Friday 15 March 2013

A glimpse of the muse

It has been over a month since I last posted on this blog and I thought I should write a quick update to prove that I haven't disappeared or given up on the book. I haven't. I have been focusing on the first draft and I'm still on track to meet my first deadline of getting it complete by the end of March.
I am now up to 89,700 words and the end is in sight. I am in the last chapter, or maybe there'll be one more. I'm not sure. Extra things keep happening in the story that I didn't know would take place, which is weird. It is like magic. The words come and events transpire in this fictional story that didn't exist before. It is hard to know if it is any good, but it is new, and it comes from nowhere.
The muse. Imagination. Whatever you call it, it is a strange feeling when characters do things you weren't expecting when you sat down to write that day. I know some writers map out every beat and every tiny scene in their stories before they write, but I am enjoying not knowing everything in advance.
So now, until I come back to report that I've finished the first draft, I'll leave you with a little excerpt from it. A glimpse of the muse at work.
"From between two of the charcoal mounds stepped a tall warrior. He walked with the relaxed confidence of one assured in his power. He was clad in leather and metal, his hair was dark and unkempt. He exuded strength and malevolence in equal measure.  
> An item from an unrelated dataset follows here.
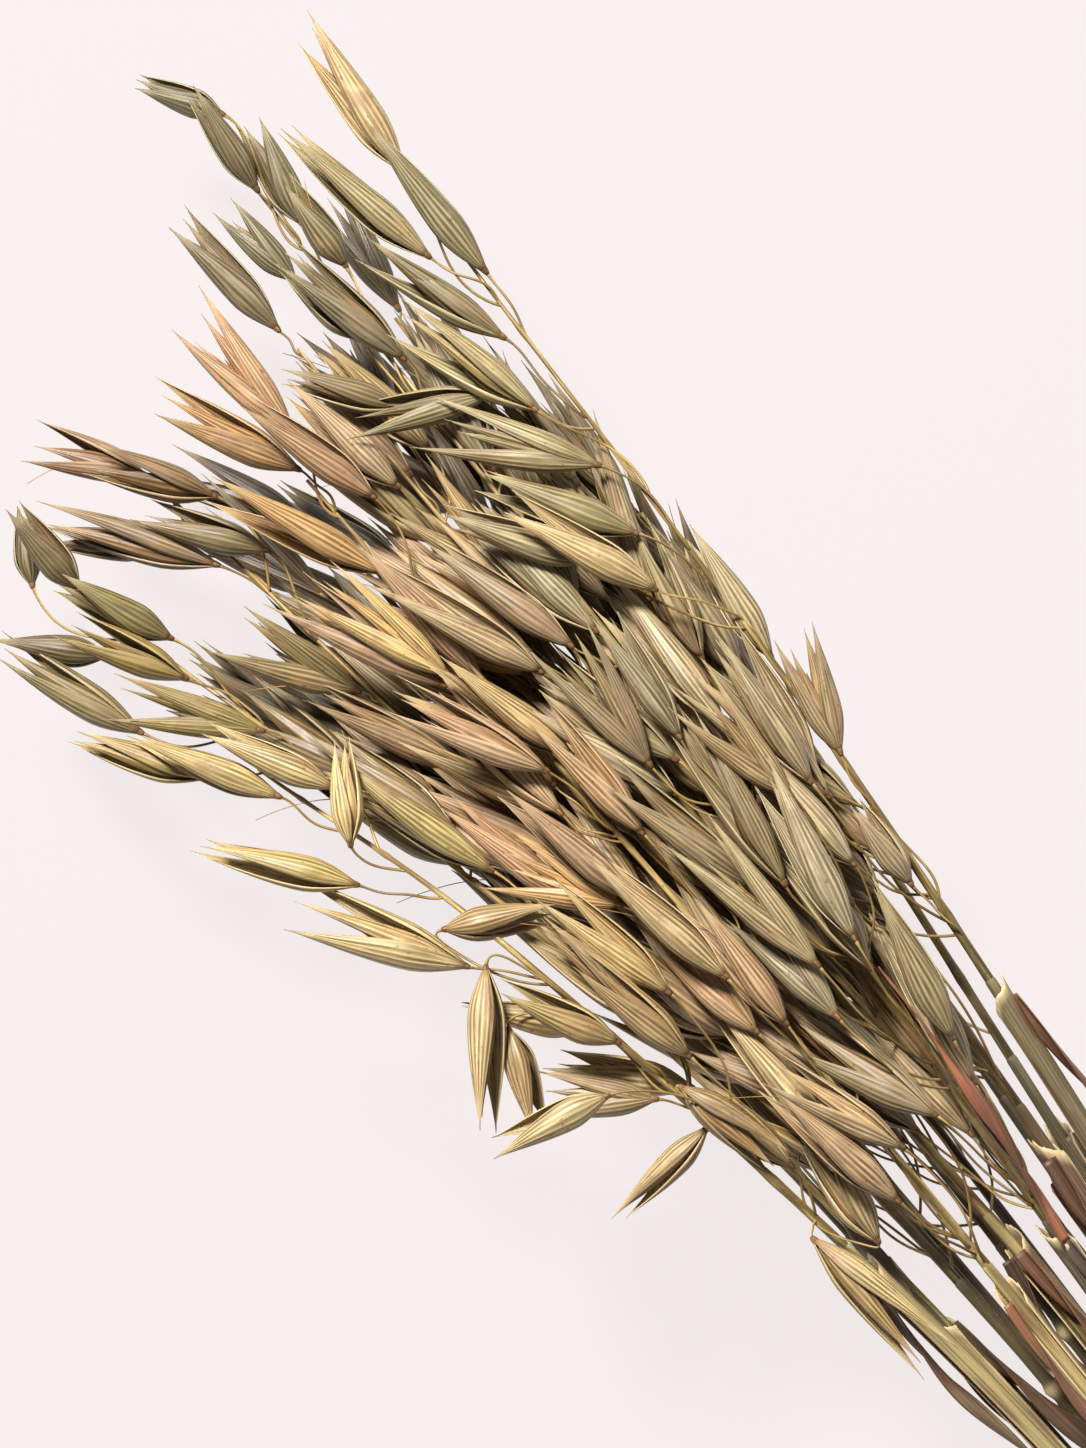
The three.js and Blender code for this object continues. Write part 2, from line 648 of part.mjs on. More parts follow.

Strang stared at the man’s face. If he needed any further proof of what had happened and what was soon to pass, that face took any doubt from his mind. It was hard, with dark shadows veiling the eyes. And it was horribly disfigured. A raw, red, seeping scar ran from the man’s left eyebrow all the way down to his lightly-bearded chin. When he smiled, the scar seemed to smile too, pulling his face into a distorted mask. The other side of his face was undamaged, and he would probably once have been handsome. But he was now repulsive. His was a ghoulish face, like some monster stepping from the darkness of a mead hall tale into the light of day."